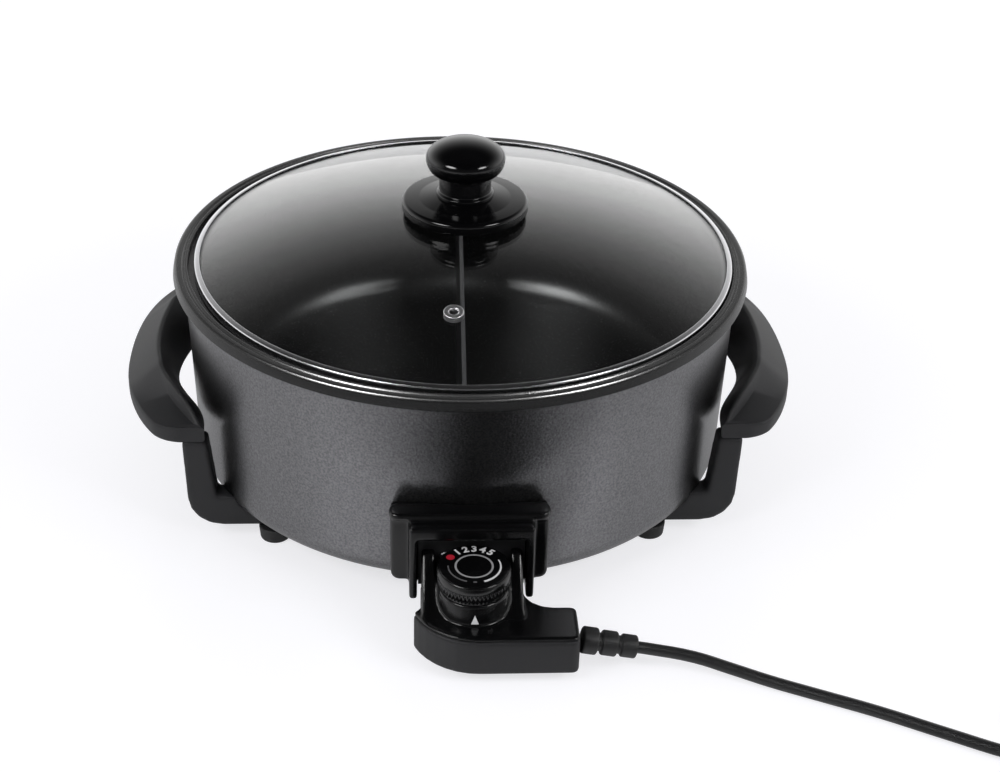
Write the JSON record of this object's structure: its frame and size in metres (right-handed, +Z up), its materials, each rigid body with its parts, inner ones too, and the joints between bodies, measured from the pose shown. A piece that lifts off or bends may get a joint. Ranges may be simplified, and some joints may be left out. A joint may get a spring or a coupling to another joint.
{
  "type": "electric skillet",
  "caption": "Deep round electric skillet with a glass lid, loop handles on leg frames, a lift-out divider and a plug-in temperature control with a dial and mains cord.",
  "frame": {"origin": "on the table under the middle of the skillet with its control plugged in and without its cord", "axes": "+Z up, -Y towards the control at the front, +X to the right as seen from the front"},
  "size_m": [0.6244, 0.5064, 0.2243],
  "materials": {
    "grey_hammer_paint": "fine grey hammered paint on pressed steel",
    "black_non_stick": "black non-stick coating on pressed aluminium",
    "zinc_steel": "zinc plated steel",
    "polished_steel": "polished steel",
    "clear_glass": "clear tempered glass",
    "divider_aluminium": "grey coated aluminium sheet",
    "gloss_black_phenolic": "gloss black moulding",
    "matte_black_phenolic": "matte black moulding",
    "switch_ceramic": "unglazed ceramic",
    "black_rubber": "moulded black rubber",
    "black_pvc": "smooth flexible cord sheath"
  },
  "bodies": {
    "skillet": {"outer_shell": "grey_hammer_paint", "pan_liner": "black_non_stick", "base_plate": "zinc_steel", "base_bolt": "zinc_steel", "heating_element": "zinc_steel", "terminal_pin_left": "polished_steel", "terminal_pin_right": "polished_steel", "probe_tube": "zinc_steel", "element_clamp_right": "zinc_steel", "element_clamp_back": "zinc_steel", "element_clamp_left": "zinc_steel", "handle_left": "matte_black_phenolic", "handle_right": "matte_black_phenolic", "leg_front_left": "matte_black_phenolic", "foot_front_left": "black_rubber", "leg_screw_front_left": "zinc_steel", "handle_screw_front_left": "zinc_steel", "leg_front_right": "matte_black_phenolic", "foot_front_right": "black_rubber", "leg_screw_front_right": "zinc_steel", "handle_screw_front_right": "zinc_steel", "leg_rear_left": "matte_black_phenolic", "foot_rear_left": "black_rubber", "leg_screw_rear_left": "zinc_steel", "handle_screw_rear_left": "zinc_steel", "leg_rear_right": "matte_black_phenolic", "foot_rear_right": "black_rubber", "leg_screw_rear_right": "zinc_steel", "handle_screw_rear_right": "zinc_steel", "socket_shroud": "gloss_black_phenolic", "terminal_plate": "matte_black_phenolic", "shroud_screw_left": "zinc_steel", "shroud_screw_right": "zinc_steel"},
    "lid": {"lid_glass": "clear_glass", "lid_band": "polished_steel", "vent_eyelet": "polished_steel", "knob_flange": "gloss_black_phenolic", "lid_knob": "gloss_black_phenolic", "knob_washer": "black_rubber", "knob_screw": "polished_steel"},
    "divider": {"divider_plate": "divider_aluminium"},
    "control": {"control_lower_housing": "matte_black_phenolic", "control_upper_housing": "gloss_black_phenolic", "contact_sleeve_left": "polished_steel", "contact_sleeve_right": "polished_steel", "thermostat": "switch_ceramic", "probe": "zinc_steel", "control_screw_1": "zinc_steel", "control_screw_2": "zinc_steel", "strain_relief": "black_rubber", "power_cord": "black_pvc", "cord_coil": "black_pvc", "cord_tie": "black_rubber", "cord_tail": "black_pvc", "mains_plug": "black_rubber", "plug_pin_1": "polished_steel", "plug_pin_2": "polished_steel"},
    "dial": {"dial": "gloss_black_phenolic", "dial_shaft": "polished_steel"}
  },
  "joints": [
    {"name": "lid_lift", "type": "slide", "parent": "skillet", "child": "lid", "axis": [0, 0, 1], "range_m": [0, 0.22]},
    {"name": "divider_lift", "type": "slide", "parent": "skillet", "child": "divider", "axis": [0, 0, 1], "range_m": [0, 0.11]},
    {"name": "control_pull", "type": "slide", "parent": "skillet", "child": "control", "axis": [0, -1, 0], "range_m": [0, 0.095]},
    {"name": "dial_turn", "type": "hinge", "parent": "control", "child": "dial", "pos_m": [0.0015, -0.17225, 0.058], "axis": [0, 0, -1], "range_deg": [0, 240]}
  ],
  "couplings": [
    {"joint": "divider_lift", "follows": "lid_lift", "ratio": 0.5}
  ]
}
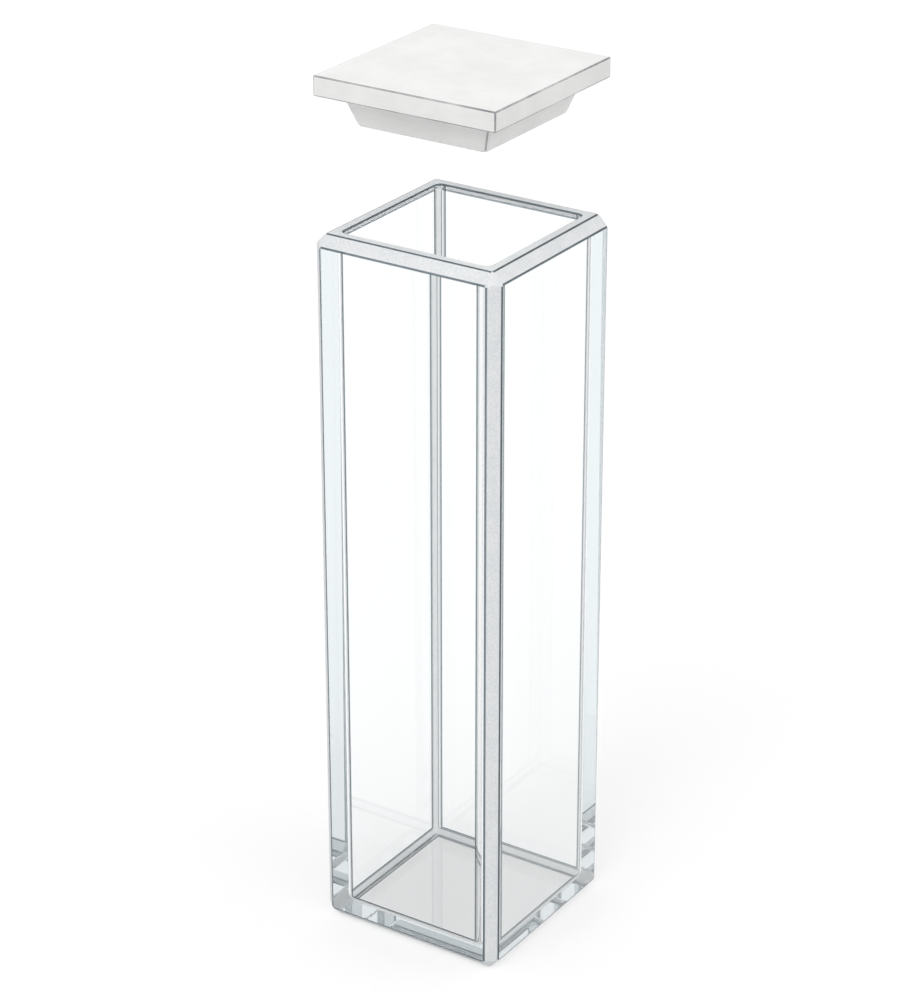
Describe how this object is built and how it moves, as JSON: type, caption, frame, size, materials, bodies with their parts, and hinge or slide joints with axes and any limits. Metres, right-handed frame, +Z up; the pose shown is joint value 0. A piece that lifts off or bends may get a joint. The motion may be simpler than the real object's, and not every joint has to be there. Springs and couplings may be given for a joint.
{
  "type": "cuvette",
  "caption": "Square clear glass laboratory cell with polished windows, ground edges and an open mouth, with its white push-in lid lifted off above it.",
  "frame": {"origin": "centre of the cell's foot, on the surface that the cell stands on", "axes": "+Z up the cell's axis to its mouth, X and Y square to the windows"},
  "size_m": [0.0126, 0.0126, 0.0543],
  "materials": {
    "clear_glass": "polished inside and on the four windows, finely ground on the chamfers and the rim",
    "white_ptfe": "waxy satin"
  },
  "bodies": {
    "root": {"cell": "clear_glass", "lid": "white_ptfe"}
  },
  "joints": []
}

··········

* **Short task**
Within the entries above, how many lines contain "object"? Respond with the number only.

* **Output below**
2